>>
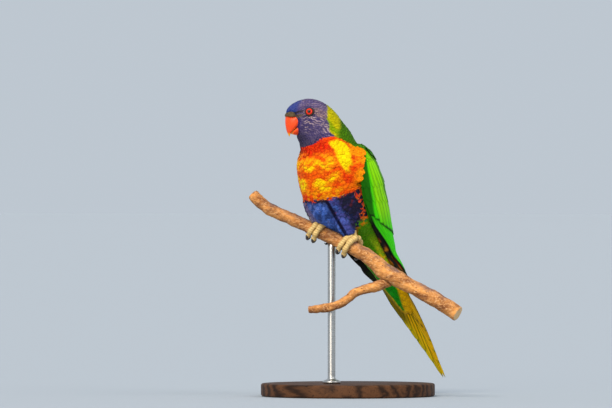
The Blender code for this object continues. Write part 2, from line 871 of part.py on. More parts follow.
def toe_path(side, root, tip, way, sweep):
    centre, radius = foot_frame(side)
    ride = radius + TOE_RADIUS + 0.4
    path, radii = [], []
    steps = 7
    for k in range(steps + 1):
        share = k / steps
        angle = math.radians(14.0 + (sweep - 14.0) * share)
        thick = TOE_RADIUS * (1.0 - 0.22 * share + 0.07 * math.cos(share * 6 * math.pi))
        slide = root + (tip - root) * share
        spot = branch_place(FOOT_PLACES[side] + slide)[0]
        path.append(
            spot + (ride - TOE_RADIUS + thick) * (math.cos(angle) * OVER + way * math.sin(angle) * BACK)
        )
        radii.append(thick)
    return path, radii


def claw_path(side, tip, way, sweep):
    _, radius = foot_frame(side)
    spot = branch_place(FOOT_PLACES[side] + tip)[0]
    path, radii = [], []
    for k in range(6):
        share = k / 5
        angle = math.radians(sweep - 8.0 + CLAW_SWEEP * share)
        thick = 1.35 * (1 - share) + 0.25 * share
        lift = 1.2 + 2.3 * math.sin(math.pi * share**0.8)
        ride = radius + 0.45 + thick + lift * (1 - 0.4 * share)
        path.append(spot + ride * (math.cos(angle) * OVER + way * math.sin(angle) * BACK))
        radii.append(thick)
    return path, radii


def ankle(name, side):
    """The ball of the foot, on top of the branch."""
    centre, radius = foot_frame(side)
    top = centre + OVER * (radius + 2.7)
    return make_object(name, *ball(top, (2.3, 3.4), 6, 10, OVER), "foot")


def toe_room(name, side):
    """What the toes take up round the branch."""
    places = [FOOT_PLACES[side] + step for step in (-9.2, 0.0, 8.6)]
    radius = BRANCH_RADIUS + 2 * TOE_RADIUS + 0.9
    return make_object(name, *tube([branch_place(at)[0] for at in places], [radius] * 3, 20), "foot")


def perch_rooms(sides):
    """Cutters that keep the feathers off the branch and the feet."""
    rooms = [branch_solid("branch_room", GAP)]
    for side in sides:
        rooms += [toe_room("toe_room", side), shank("shank_room", side, GAP)]
    return rooms


def foot_solid(name, side):
    pieces = []
    for k, (root, tip, way, sweep, size) in enumerate(TOES):
        if side < 0:
            sweep = sweep + (4.0 if k in (0, 2) else -6.0)
        path, radii = toe_path(side, root, tip, way, sweep)
        pieces.append(make_object(f"toe_{k}", *tube(path, [r * size for r in radii], 7), "foot"))
        path, radii = claw_path(side, tip, way, sweep)
        pieces.append(make_object(f"claw_{k}", *tube(path, radii, 5), "foot"))
    foot = ankle(name, side)
    pieces.append(shank("shank", side))
    return combine(foot, pieces, "UNION")


def shank(name, side, grow=0.0):
    centre, radius = foot_frame(side)
    low = centre + OVER * (radius + 2.9)
    high = SHANK_TOP[side]
    high = high + (high - low) / np.linalg.norm(high - low) * grow
    radii = [r + grow for r in (2.3, 2.1, 2.4)]
    return make_object(name, *tube([low, (low + high) / 2, high], radii, 8), "foot")


SHANK_TOP = {1: np.array([18.4, 4.6, 5.4]), -1: np.array([-7.0, -2.4, 16.4])}
# centre line and radius of each feathered thigh, from inside the flank down to the shank
THIGHS = {
    1: [
        ((8.5, -3.0, 27.0), 9.0),
        ((9.8, -2.4, 20.0), 9.4),
        ((13.0, 0.6, 11.5), 8.2),
        ((16.0, 2.8, 2.6), 5.8),
    ],
    -1: [
        ((-11.0, -8.0, 34.0), 9.0),
        ((-11.6, -7.0, 28.0), 9.4),
        ((-11.0, -5.6, 20.5), 8.2),
        ((-9.6, -4.2, 12.4), 5.8),
    ],
}


def thigh_solid(name, side, torso_cut):
    rows = [(*c, r) for c, r in THIGHS[side]]
    found = [spline(rows, at) for at in np.linspace(0, len(rows) - 1, 8)]
    thigh = make_object(name, *tube([f[:3] for f in found], [f[3] for f in found], 16), "navy")
    combine(thigh, [torso_cut, *perch_rooms((side,))], "DIFFERENCE")
    return thigh


def stand_solids():
    loops = []
    for radius, height in (
        (STAND_RADIUS - STAND_BEVEL * 0.5, 0.0),
        (STAND_RADIUS, STAND_BEVEL * 0.5),
        (STAND_RADIUS, STAND_THICKNESS - STAND_BEVEL),
        (STAND_RADIUS - STAND_BEVEL * 0.6, STAND_THICKNESS - STAND_BEVEL * 0.3),
        (STAND_RADIUS - STAND_BEVEL * 1.6, STAND_THICKNESS),
    ):
        loops.append(
            [
                np.array(
                    [
                        radius * math.cos(2 * math.pi * k / 40),
                        radius * math.sin(2 * math.pi * k / 40) + FEET_AHEAD,
                        height - PERCH_HEIGHT,
                    ]
                )
                for k in range(40)
            ]
        )
    make_object("stand_base", *loft(loops), "wood")
    foot = STAND_THICKNESS - PERCH_HEIGHT + GAP
    rows = [(foot, 7.0), (foot + 1.6, 7.0), (foot + 2.6, 5.6), (foot + 3.4, ROD_RADIUS), (0.0, ROD_RADIUS)]
    rod = make_object(
        "stand_rod",
        *tube([np.array([0.0, 0.0, z]) for z, _ in rows], [r for _, r in rows], 20),
        "steel",
    )
    return combine(rod, [branch_solid("rod_cut", GAP)], "DIFFERENCE")


def main():
    clear_scene()
    torso_solid("torso")
    neck_solid()
    head_solid()
    eye_solids()
    cere_solid()
    upper_bill("bill_upper")
    lower_bill("bill_lower")
    wing_solid("wing_left", 1)
    wing_solid("wing_right", -1)
    tail_solid()
    branch_solid("perch_branch")
    twig_solid()
    for name, side in (("left", 1), ("right", -1)):
        thigh_solid(f"thigh_{name}", side, torso_solid("torso_room", GAP))
        foot_solid(f"foot_{name}", side)
    stand_solids()


main()
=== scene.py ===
import math
from functools import partial

import bmesh
import bpy
import numpy as np
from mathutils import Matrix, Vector
from mathutils.bvhtree import BVHTree
from mathutils.kdtree import KDTree


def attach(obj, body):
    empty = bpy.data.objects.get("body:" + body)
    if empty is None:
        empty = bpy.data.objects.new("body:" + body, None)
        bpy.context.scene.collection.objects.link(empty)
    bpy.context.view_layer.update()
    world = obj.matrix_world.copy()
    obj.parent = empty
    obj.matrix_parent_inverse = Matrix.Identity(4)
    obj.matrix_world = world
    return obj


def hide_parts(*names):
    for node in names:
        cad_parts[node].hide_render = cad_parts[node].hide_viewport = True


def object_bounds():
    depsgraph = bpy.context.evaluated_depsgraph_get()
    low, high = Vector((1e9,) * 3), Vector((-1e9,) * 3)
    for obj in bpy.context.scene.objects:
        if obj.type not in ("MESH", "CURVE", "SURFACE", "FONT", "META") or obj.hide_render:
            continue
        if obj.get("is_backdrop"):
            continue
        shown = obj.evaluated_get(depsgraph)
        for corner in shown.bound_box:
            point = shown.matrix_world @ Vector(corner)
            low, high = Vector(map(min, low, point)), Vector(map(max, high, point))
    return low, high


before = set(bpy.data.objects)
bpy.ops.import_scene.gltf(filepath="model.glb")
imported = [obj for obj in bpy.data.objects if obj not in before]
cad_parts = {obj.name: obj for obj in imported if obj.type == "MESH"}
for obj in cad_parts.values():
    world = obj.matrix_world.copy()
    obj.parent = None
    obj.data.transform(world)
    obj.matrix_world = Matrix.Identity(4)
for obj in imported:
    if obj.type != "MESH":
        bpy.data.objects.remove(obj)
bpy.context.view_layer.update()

print("frame loaded")

# Shapes are laid out in millimetres from the branch's centre line between the feet, as in the solids.
feetAt = np.array([0.0, -20.0, 124.0])
chance = np.random.default_rng(11)


def toMetres(points):
    return (np.asarray(points, float) + feetAt) * 0.001


def toMillimetres(points):
    return np.asarray(points, float) * 1000 - feetAt


def toLinear(hexText):
    parts = np.array([int(hexText[k : k + 2], 16) for k in (1, 3, 5)]) / 255
    return np.where(parts <= 0.04045, parts / 12.92, ((parts + 0.055) / 1.055) ** 2.4)


def colour(hexText):
    return (*toLinear(hexText), 1.0)


def palette(**shades):
    return {name: toLinear(hexText) for name, hexText in shades.items()}


def soft(value, low, high):
    t = np.clip((np.asarray(value, float) - low) / (high - low), 0, 1)
    return t * t * (3 - 2 * t)


def mixed(first, second, share):
    return first + (second - first) * np.asarray(share)[..., None]


def unit(vectors):
    return vectors / np.linalg.norm(vectors, axis=-1, keepdims=True)


def softNoise(u, v, seed=0):  # smooth lumps about one unit wide, from 0 to 1
    wholeU, wholeV = np.floor(u), np.floor(v)
    partU, partV = u - wholeU, v - wholeV
    partU, partV = partU * partU * (3 - 2 * partU), partV * partV * (3 - 2 * partV)

    def corner(stepU, stepV):
        mixedUp = np.sin((wholeU + stepU) * 12.9898 + (wholeV + stepV) * 78.233 + seed * 37.719)
        return np.modf(np.abs(mixedUp * 43758.5453))[0]

    low = corner(0, 0) + (corner(1, 0) - corner(0, 0)) * partU
    high = corner(0, 1) + (corner(1, 1) - corner(0, 1)) * partU
    return low + (high - low) * partV


def courseAt(rows, at):  # smooth curve through the rows, at places counted in rows
    rows = np.asarray(rows, float)
    at = np.clip(np.asarray(at, float), 0, len(rows) - 1.0)
    k = np.minimum(at.astype(int), len(rows) - 2)
    t = (at - k)[..., None]
    padded = np.vstack([2 * rows[0] - rows[1], rows, 2 * rows[-1] - rows[-2]])
    before, a, b, after = padded[k], padded[k + 1], padded[k + 2], padded[k + 3]
    bend = 2 * before - 5 * a + 4 * b - after
    return 0.5 * (2 * a + (b - before) * t + bend * t**2 + (3 * a - before - 3 * b + after) * t**3)


# Small helpers for pieces


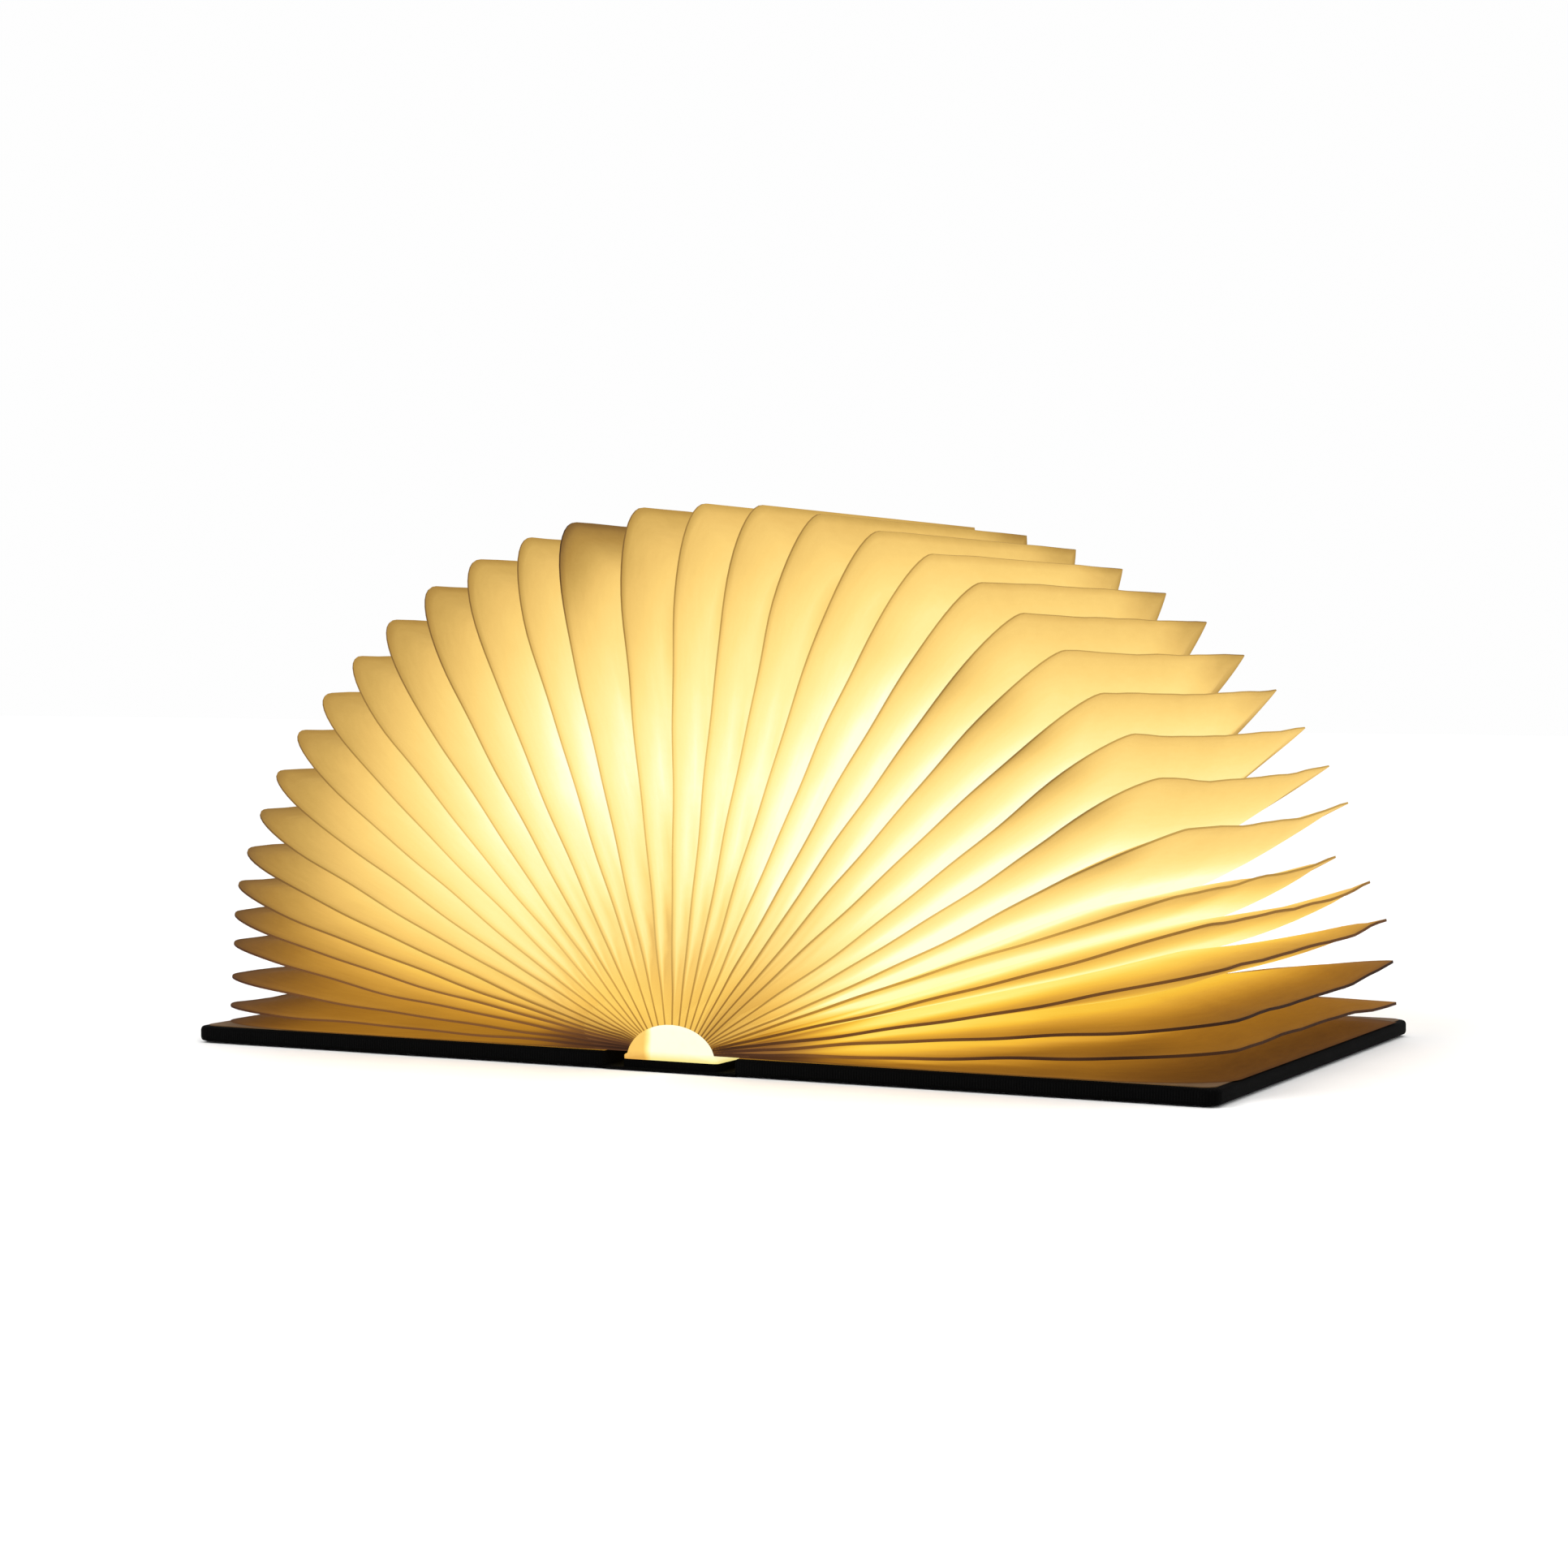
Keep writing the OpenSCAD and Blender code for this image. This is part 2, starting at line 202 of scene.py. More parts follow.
<<
WHAT IS BEING ASKED: Exactly and exclusively, reproduce the lines that start at the line containing "foot = STAND_THICKNESS" and end at the line containing "Vector(map(max, high, point))", inclusive of both.

EXPECTED ANSWER:
    foot = STAND_THICKNESS - PERCH_HEIGHT + GAP
    rows = [(foot, 7.0), (foot + 1.6, 7.0), (foot + 2.6, 5.6), (foot + 3.4, ROD_RADIUS), (0.0, ROD_RADIUS)]
    rod = make_object(
        "stand_rod",
        *tube([np.array([0.0, 0.0, z]) for z, _ in rows], [r for _, r in rows], 20),
        "steel",
    )
    return combine(rod, [branch_solid("rod_cut", GAP)], "DIFFERENCE")


def main():
    clear_scene()
    torso_solid("torso")
    neck_solid()
    head_solid()
    eye_solids()
    cere_solid()
    upper_bill("bill_upper")
    lower_bill("bill_lower")
    wing_solid("wing_left", 1)
    wing_solid("wing_right", -1)
    tail_solid()
    branch_solid("perch_branch")
    twig_solid()
    for name, side in (("left", 1), ("right", -1)):
        thigh_solid(f"thigh_{name}", side, torso_solid("torso_room", GAP))
        foot_solid(f"foot_{name}", side)
    stand_solids()


main()
=== scene.py ===
import math
from functools import partial

import bmesh
import bpy
import numpy as np
from mathutils import Matrix, Vector
from mathutils.bvhtree import BVHTree
from mathutils.kdtree import KDTree


def attach(obj, body):
    empty = bpy.data.objects.get("body:" + body)
    if empty is None:
        empty = bpy.data.objects.new("body:" + body, None)
        bpy.context.scene.collection.objects.link(empty)
    bpy.context.view_layer.update()
    world = obj.matrix_world.copy()
    obj.parent = empty
    obj.matrix_parent_inverse = Matrix.Identity(4)
    obj.matrix_world = world
    return obj


def hide_parts(*names):
    for node in names:
        cad_parts[node].hide_render = cad_parts[node].hide_viewport = True


def object_bounds():
    depsgraph = bpy.context.evaluated_depsgraph_get()
    low, high = Vector((1e9,) * 3), Vector((-1e9,) * 3)
    for obj in bpy.context.scene.objects:
        if obj.type not in ("MESH", "CURVE", "SURFACE", "FONT", "META") or obj.hide_render:
            continue
        if obj.get("is_backdrop"):
            continue
        shown = obj.evaluated_get(depsgraph)
        for corner in shown.bound_box:
            point = shown.matrix_world @ Vector(corner)
            low, high = Vector(map(min, low, point)), Vector(map(max, high, point))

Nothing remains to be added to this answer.